**WHAT IS NEEDED**. Look through the material below and copy exactly the lines from the line with "Model this object" to the line with "flat overhand knot.", those two lines included.

**TASK MATERIAL**.
|---|

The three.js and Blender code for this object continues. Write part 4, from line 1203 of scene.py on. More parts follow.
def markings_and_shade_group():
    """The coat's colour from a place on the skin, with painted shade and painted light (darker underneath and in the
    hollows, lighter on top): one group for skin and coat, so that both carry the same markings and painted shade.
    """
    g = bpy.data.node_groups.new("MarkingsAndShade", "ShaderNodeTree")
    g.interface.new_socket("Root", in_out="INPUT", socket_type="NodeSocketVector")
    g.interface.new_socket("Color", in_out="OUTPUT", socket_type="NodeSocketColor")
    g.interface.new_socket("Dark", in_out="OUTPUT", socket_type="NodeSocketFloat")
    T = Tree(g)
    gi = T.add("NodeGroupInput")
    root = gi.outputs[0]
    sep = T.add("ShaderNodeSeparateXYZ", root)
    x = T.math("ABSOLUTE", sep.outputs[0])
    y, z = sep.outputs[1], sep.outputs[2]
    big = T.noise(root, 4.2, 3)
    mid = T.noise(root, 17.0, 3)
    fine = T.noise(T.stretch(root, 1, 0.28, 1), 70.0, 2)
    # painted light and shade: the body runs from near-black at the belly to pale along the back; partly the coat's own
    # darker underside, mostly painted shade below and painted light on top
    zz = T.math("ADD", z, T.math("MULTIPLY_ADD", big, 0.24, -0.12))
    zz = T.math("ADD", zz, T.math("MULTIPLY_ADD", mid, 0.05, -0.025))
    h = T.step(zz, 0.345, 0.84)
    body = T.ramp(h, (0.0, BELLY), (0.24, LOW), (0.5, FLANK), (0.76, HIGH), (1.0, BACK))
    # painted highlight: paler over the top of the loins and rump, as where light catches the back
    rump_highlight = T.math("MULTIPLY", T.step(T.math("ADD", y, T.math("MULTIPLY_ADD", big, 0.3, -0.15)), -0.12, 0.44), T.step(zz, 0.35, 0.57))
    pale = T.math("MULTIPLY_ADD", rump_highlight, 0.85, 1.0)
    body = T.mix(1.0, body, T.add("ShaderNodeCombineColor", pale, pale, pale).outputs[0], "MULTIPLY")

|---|

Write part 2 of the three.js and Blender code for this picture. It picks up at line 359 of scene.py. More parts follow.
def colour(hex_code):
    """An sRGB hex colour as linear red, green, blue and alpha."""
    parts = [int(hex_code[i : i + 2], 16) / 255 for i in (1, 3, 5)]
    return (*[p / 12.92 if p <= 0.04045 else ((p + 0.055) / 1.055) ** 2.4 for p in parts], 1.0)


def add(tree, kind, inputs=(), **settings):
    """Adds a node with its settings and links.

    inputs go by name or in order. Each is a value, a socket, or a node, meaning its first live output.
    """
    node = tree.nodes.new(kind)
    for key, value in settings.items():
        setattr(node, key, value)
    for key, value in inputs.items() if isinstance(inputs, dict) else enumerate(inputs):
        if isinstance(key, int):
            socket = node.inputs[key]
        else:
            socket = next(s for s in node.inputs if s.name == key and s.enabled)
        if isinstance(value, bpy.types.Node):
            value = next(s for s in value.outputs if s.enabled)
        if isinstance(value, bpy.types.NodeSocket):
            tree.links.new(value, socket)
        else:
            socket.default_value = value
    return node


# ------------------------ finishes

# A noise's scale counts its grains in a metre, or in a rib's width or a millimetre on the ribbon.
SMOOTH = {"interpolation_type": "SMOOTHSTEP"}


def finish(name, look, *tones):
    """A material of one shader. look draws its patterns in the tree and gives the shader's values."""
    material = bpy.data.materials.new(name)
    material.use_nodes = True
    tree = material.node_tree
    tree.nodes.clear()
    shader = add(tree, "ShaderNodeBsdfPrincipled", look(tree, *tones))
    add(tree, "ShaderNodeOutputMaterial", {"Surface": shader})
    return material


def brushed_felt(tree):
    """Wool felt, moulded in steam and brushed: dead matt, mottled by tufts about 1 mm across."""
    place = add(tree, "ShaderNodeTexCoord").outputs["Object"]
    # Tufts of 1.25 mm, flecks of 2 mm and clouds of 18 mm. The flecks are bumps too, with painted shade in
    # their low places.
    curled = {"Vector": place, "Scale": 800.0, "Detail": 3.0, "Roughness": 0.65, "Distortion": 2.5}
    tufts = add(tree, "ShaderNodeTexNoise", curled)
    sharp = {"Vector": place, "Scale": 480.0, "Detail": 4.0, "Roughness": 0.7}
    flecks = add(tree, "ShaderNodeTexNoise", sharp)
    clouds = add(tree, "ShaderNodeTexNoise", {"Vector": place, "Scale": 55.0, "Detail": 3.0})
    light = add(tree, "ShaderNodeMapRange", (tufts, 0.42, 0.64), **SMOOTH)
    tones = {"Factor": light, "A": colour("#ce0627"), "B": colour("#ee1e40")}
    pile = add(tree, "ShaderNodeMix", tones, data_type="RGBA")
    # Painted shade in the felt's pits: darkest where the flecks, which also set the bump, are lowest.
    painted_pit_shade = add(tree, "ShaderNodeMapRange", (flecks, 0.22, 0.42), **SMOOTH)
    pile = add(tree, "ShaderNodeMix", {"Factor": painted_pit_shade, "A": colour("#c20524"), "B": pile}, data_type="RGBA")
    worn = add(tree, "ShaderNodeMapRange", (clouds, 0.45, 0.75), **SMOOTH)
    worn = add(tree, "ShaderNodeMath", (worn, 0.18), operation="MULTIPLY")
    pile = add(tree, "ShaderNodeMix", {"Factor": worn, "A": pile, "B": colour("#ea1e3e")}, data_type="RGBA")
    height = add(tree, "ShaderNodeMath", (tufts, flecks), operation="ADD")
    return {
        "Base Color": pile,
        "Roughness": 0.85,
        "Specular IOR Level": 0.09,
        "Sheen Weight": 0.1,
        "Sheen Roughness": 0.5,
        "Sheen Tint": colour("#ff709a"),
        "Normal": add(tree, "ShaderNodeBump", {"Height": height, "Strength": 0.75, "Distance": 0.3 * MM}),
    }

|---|

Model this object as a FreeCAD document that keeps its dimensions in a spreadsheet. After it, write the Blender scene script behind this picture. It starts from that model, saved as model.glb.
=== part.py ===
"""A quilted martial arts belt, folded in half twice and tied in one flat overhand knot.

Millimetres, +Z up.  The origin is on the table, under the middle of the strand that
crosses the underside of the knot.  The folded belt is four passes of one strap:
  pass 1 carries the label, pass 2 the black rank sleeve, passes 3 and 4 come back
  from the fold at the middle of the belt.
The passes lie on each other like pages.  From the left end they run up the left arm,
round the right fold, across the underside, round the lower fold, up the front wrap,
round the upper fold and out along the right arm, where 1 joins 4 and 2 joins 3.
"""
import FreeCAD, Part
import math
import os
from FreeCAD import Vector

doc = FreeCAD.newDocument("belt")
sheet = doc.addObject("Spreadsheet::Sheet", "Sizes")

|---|

**ANSWER TO THE PROBLEM**.
Model this object as a FreeCAD document that keeps its dimensions in a spreadsheet. After it, write the Blender scene script behind this picture. It starts from that model, saved as model.glb.
=== part.py ===
"""A quilted martial arts belt, folded in half twice and tied in one flat overhand knot.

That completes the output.